> _Task statement_
Copy exactly the lines of the records below, and only those lines, beginning with the line that contains "const cageMesh = cage();" and ending with the line that contains "cad_parts[node].hide_render = cad_parts[node].hide_viewport".

> _Records for this exercise_

────────

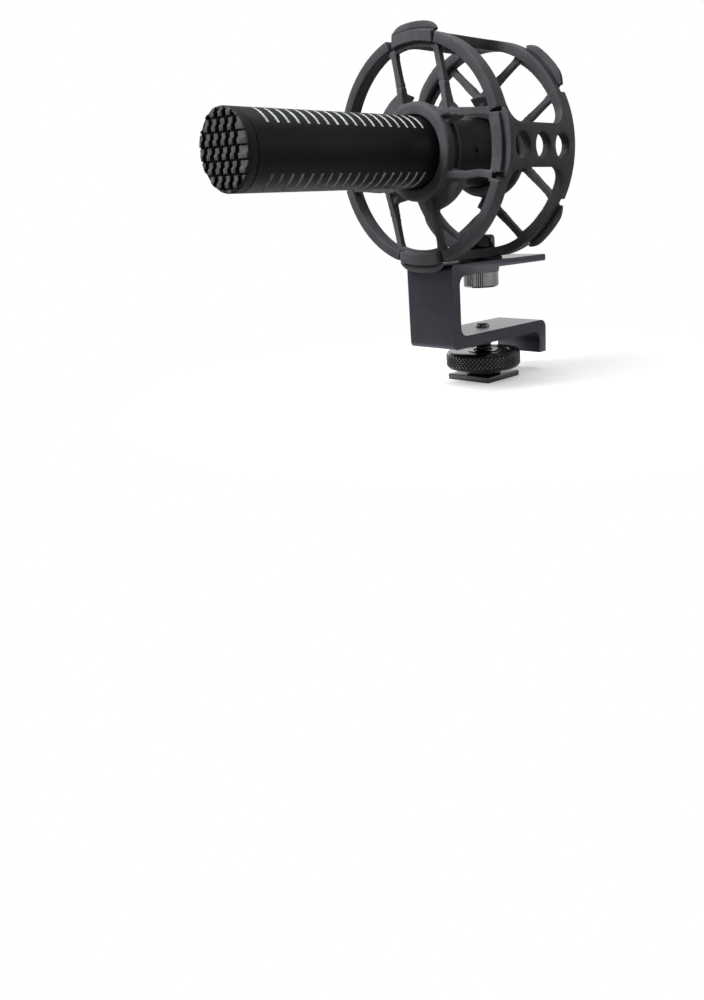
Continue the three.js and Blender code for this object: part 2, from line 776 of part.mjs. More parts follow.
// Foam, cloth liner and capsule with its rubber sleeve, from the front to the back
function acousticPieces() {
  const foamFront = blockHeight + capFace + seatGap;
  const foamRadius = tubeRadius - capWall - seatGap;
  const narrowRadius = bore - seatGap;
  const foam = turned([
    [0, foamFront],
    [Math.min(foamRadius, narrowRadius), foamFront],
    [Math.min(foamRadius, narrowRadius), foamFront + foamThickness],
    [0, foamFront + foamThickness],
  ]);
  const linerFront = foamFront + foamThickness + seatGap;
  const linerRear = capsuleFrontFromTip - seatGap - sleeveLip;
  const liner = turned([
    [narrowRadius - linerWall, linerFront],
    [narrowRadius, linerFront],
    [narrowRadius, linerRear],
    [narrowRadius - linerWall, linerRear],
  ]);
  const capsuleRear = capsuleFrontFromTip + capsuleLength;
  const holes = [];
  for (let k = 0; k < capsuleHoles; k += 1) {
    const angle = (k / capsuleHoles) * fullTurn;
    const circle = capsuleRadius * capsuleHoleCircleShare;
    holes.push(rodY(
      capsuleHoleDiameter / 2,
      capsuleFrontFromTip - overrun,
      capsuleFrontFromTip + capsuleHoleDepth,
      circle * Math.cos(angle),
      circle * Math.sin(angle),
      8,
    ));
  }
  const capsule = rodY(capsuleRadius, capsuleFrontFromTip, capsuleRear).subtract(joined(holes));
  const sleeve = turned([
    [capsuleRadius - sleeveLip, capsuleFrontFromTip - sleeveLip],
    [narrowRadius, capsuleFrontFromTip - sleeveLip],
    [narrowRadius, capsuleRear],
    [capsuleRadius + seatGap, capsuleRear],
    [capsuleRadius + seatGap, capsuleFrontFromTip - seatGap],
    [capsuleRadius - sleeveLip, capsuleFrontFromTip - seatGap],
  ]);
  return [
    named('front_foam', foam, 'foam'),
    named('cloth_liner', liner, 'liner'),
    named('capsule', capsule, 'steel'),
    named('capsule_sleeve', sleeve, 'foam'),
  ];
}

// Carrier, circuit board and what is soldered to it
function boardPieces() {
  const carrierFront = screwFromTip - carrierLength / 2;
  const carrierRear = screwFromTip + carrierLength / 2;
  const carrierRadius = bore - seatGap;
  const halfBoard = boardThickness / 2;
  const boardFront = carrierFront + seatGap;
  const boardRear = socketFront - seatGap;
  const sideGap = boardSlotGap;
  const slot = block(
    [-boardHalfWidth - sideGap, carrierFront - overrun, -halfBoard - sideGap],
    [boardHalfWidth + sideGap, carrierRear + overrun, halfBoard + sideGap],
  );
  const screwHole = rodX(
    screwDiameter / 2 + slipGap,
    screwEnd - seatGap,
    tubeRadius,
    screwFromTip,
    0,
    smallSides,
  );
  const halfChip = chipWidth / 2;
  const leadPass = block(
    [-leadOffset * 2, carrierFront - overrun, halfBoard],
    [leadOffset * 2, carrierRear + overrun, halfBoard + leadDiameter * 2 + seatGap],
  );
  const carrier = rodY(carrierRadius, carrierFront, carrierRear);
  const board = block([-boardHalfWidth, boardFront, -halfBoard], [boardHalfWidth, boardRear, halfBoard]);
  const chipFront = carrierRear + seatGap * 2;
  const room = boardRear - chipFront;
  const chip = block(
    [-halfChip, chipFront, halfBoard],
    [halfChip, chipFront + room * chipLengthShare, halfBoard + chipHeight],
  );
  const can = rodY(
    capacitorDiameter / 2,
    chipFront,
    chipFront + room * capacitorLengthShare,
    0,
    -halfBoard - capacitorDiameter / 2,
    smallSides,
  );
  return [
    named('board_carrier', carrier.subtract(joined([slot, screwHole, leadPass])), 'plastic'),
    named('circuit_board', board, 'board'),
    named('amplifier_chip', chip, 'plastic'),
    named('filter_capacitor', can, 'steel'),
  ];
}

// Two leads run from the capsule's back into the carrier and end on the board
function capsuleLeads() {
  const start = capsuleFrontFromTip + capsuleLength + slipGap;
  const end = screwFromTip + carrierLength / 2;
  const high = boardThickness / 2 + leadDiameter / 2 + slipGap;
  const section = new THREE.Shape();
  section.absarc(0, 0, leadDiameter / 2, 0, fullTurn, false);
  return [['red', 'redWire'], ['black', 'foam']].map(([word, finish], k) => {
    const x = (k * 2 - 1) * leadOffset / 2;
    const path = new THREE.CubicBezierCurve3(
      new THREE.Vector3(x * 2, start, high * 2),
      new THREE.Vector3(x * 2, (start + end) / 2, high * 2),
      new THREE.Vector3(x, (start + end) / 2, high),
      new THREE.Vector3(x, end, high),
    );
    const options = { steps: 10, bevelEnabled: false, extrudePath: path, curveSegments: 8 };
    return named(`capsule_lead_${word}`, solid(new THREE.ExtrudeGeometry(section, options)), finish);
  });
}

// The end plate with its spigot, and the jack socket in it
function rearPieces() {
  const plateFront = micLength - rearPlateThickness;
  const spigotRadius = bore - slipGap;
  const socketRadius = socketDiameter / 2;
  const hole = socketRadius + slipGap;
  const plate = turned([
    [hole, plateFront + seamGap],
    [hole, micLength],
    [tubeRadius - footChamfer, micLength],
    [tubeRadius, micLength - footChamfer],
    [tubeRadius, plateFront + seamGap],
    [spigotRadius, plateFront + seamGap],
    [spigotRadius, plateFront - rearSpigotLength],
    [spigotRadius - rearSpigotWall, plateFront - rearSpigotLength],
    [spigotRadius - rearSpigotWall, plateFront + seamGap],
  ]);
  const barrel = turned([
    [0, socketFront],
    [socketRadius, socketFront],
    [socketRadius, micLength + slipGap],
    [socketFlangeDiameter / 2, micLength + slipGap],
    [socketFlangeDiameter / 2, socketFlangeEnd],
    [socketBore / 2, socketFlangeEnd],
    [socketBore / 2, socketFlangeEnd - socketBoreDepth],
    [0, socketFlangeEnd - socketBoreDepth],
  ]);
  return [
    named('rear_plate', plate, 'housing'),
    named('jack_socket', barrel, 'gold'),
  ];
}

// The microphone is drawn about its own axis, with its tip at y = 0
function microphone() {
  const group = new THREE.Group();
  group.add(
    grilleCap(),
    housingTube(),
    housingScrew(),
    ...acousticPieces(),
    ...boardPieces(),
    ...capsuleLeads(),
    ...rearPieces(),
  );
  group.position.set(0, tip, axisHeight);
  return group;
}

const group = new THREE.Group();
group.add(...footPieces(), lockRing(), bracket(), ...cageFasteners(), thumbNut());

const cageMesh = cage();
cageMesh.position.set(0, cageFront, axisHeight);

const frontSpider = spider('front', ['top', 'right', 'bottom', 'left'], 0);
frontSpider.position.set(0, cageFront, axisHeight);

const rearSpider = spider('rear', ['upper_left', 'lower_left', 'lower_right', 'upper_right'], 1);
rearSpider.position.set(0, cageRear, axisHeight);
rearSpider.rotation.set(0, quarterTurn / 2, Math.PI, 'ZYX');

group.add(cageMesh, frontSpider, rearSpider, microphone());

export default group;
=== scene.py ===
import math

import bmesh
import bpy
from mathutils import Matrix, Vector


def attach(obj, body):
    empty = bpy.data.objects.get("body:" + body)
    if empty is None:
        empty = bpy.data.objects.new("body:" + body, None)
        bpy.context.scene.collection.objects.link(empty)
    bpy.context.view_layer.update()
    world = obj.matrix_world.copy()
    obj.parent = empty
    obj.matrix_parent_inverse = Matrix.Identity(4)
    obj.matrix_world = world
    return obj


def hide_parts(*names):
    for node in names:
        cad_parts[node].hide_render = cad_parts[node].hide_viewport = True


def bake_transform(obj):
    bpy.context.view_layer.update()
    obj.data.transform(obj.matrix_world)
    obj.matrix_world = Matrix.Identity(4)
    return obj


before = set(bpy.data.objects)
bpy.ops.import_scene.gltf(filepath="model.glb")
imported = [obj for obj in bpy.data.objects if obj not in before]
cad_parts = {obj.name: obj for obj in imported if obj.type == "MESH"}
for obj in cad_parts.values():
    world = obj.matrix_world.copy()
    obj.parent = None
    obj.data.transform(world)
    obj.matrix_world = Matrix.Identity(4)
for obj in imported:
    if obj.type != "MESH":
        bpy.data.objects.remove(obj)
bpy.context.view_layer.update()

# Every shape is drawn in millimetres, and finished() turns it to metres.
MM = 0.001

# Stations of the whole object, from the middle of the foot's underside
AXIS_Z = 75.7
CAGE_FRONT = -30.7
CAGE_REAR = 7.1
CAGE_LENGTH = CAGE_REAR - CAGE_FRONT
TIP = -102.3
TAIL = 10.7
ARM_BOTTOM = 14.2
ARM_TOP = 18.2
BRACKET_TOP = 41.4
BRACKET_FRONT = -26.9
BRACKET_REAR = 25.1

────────

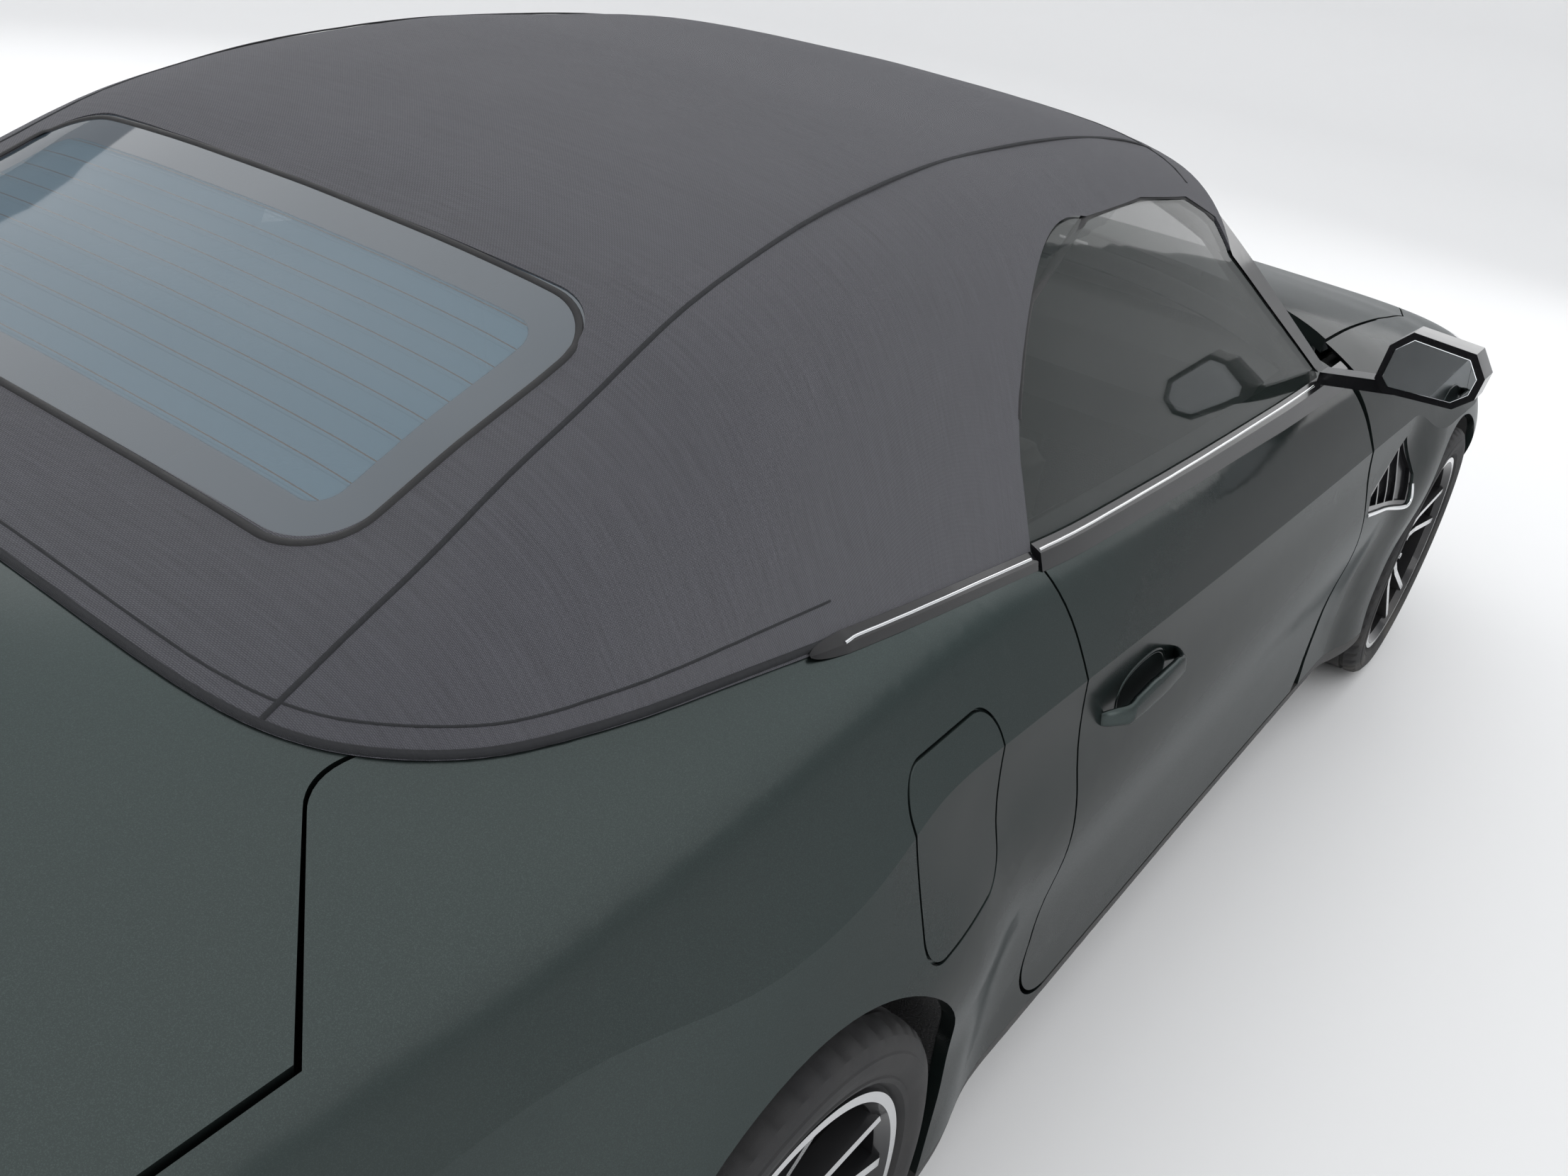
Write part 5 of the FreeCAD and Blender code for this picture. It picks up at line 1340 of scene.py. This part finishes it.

────────

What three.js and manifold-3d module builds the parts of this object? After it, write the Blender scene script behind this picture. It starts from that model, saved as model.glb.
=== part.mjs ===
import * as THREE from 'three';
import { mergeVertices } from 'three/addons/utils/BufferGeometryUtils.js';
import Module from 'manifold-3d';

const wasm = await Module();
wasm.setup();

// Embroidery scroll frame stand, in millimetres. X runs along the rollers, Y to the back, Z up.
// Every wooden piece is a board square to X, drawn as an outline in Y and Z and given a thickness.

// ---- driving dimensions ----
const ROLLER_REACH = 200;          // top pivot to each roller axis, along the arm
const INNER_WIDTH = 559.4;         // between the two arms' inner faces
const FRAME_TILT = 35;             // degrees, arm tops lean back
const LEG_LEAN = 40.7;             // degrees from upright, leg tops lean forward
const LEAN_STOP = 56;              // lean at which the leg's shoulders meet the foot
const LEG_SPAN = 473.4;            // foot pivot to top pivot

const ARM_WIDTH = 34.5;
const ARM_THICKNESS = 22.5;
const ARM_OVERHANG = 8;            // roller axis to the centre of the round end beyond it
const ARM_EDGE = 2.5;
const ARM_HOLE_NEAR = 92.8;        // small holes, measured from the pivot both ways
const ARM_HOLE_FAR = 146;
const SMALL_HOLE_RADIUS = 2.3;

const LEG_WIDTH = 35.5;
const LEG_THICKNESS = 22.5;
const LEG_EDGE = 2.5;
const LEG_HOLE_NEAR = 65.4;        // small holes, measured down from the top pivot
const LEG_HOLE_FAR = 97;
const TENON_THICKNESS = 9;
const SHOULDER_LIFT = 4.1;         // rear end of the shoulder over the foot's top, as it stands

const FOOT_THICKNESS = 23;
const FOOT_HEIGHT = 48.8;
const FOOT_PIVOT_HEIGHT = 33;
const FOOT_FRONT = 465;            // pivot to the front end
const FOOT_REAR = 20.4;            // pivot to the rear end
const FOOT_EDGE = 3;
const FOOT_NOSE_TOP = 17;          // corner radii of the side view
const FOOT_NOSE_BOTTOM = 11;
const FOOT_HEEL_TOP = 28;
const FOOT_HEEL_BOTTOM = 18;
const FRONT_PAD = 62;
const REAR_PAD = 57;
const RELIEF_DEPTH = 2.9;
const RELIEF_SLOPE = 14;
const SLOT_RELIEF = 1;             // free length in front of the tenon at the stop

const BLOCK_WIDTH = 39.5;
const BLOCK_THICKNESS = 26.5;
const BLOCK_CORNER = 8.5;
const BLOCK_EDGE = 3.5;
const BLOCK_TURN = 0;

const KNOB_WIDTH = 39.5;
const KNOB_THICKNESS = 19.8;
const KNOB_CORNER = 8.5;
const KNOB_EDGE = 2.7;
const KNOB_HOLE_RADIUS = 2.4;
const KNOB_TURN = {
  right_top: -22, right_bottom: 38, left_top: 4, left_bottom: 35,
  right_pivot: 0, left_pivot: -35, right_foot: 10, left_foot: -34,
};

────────

> _Expected answer_
const cageMesh = cage();
cageMesh.position.set(0, cageFront, axisHeight);

const frontSpider = spider('front', ['top', 'right', 'bottom', 'left'], 0);
frontSpider.position.set(0, cageFront, axisHeight);

const rearSpider = spider('rear', ['upper_left', 'lower_left', 'lower_right', 'upper_right'], 1);
rearSpider.position.set(0, cageRear, axisHeight);
rearSpider.rotation.set(0, quarterTurn / 2, Math.PI, 'ZYX');

group.add(cageMesh, frontSpider, rearSpider, microphone());

export default group;
=== scene.py ===
import math

import bmesh
import bpy
from mathutils import Matrix, Vector


def attach(obj, body):
    empty = bpy.data.objects.get("body:" + body)
    if empty is None:
        empty = bpy.data.objects.new("body:" + body, None)
        bpy.context.scene.collection.objects.link(empty)
    bpy.context.view_layer.update()
    world = obj.matrix_world.copy()
    obj.parent = empty
    obj.matrix_parent_inverse = Matrix.Identity(4)
    obj.matrix_world = world
    return obj


def hide_parts(*names):
    for node in names:
        cad_parts[node].hide_render = cad_parts[node].hide_viewport = True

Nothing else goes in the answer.